ICWA’s passage attempted to redress these disparities by placing child protection cases in tribal courts and included preferential placement criteria. Ideally children were reunited with their parents, but if the parents were unable to care for the children, the preference was for placement with an extended family member, then another tribal member. If no one could be found, then any Indigenous family willing and able to support the child was preferred before opening an adoption to non-Native family.
What were the plaintiffs’ arguments in Brackeen before the Justices?
Brackeen v. Haaland is a consolidation of three different cases, and in each one, the non-Native adoptive parents and state agencies supporting them argue that ICWA is a discriminatory law that violates the Equal Protection Clause, as well as state’s rights over child protective services.
Why are their arguments flawed, in your view, and how does it relate to a longer history of erasure of Indigenous people in America?
At best, the plaintiff’s arguments are misinformed, and at worst, they are a bold attempt to dismantle tribal sovereignty, effectively legally eliminating tribes.
ICWA’s preferred placement status is tied to a tribe’s political status, not a racial category. Indigenous people are citizens of tribal nations, something the Supreme Court has affirmed numerous times. Tribes use their sovereign authority for a number of purposes, from establishing courts to community directed economic development to providing services. As political sovereigns, tribes have the ability to decide who has the right to citizenship. This power has been attacked over and over again.

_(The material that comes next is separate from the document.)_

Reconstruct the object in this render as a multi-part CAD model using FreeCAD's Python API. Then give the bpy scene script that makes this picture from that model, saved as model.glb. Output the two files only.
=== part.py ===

The federal government has attempted to police the identity of Indigenous people since its inception. This has gone as far as attempting to actually measure the percentage of people’s Native blood in what is known as “blood quantum.” In order to determine this percentage, the federal government, in some cases, employed pseudoscientific and racist methods including skull measurements and skin pigmentation cards. But tribes, as political sovereigns, determine who belongs to their nations. Historically, many tribes recognized citizenship based on an individual’s ancestry and relationships to the nation, but not blood quantum. Laws that provide for a preference not based on race, as ICWA does, are constitutionally valid.
What was your sense from the Justices about where they could go with their decision?
When it comes to federal Indian law, it’s always difficult to forecast how the Justices will respond. As recently as 2020, the Court ruled 5-4 in McGirt v. Oklahoma, affirming tribal sovereignty over a legal case. In 2021 a 5-4 opinion in Oklahoma v. Castra-Huerta appeared to dismantle fundamental precedents in federal Indian law.
During the Brackeen v. Haaland oral arguments, the questions from the court’s three liberal-leaning Justices appeared to show they were ready to uphold ICWA as constitutional. Justices Thomas, Alito, and Kavanaugh seem poised to strike down ICWA in its entirety, which leaves Justices Barrett, Gorsuch, and Roberts as the potential deciding votes. Of the three, Gorsuch has the most experience in federal Indian law and seemed to indicate a desire to affirm precedent in the federal-tribal relationship. Prior to oral arguments, my greatest fear was that tribal sovereignty would be attacked and federal recognition stripped. However, there appears to be some desire to continue to recognize tribes as sovereign entities. The question remains how much of ICWA will be found to be unconstitutional and on what grounds.
What does a decision for the plaintiffs mean?
Even if ICWA is found to be good law resting on the principle of tribal sovereignty and not a race-based test, the protective provisions are likely under threat, particularly the preference for placement with any Indingeous family. If ICWA is completely struck down based on an ahistorical race-based test, it would threaten all other aspects of tribal sovereignty and throw into question much of federal Indian law. We could see a reversion to the types of actions taken during the 1950s and 1960s, when the federal government sought to stop the recognition of tribes and begin again the removal of Indigneous children from their homes.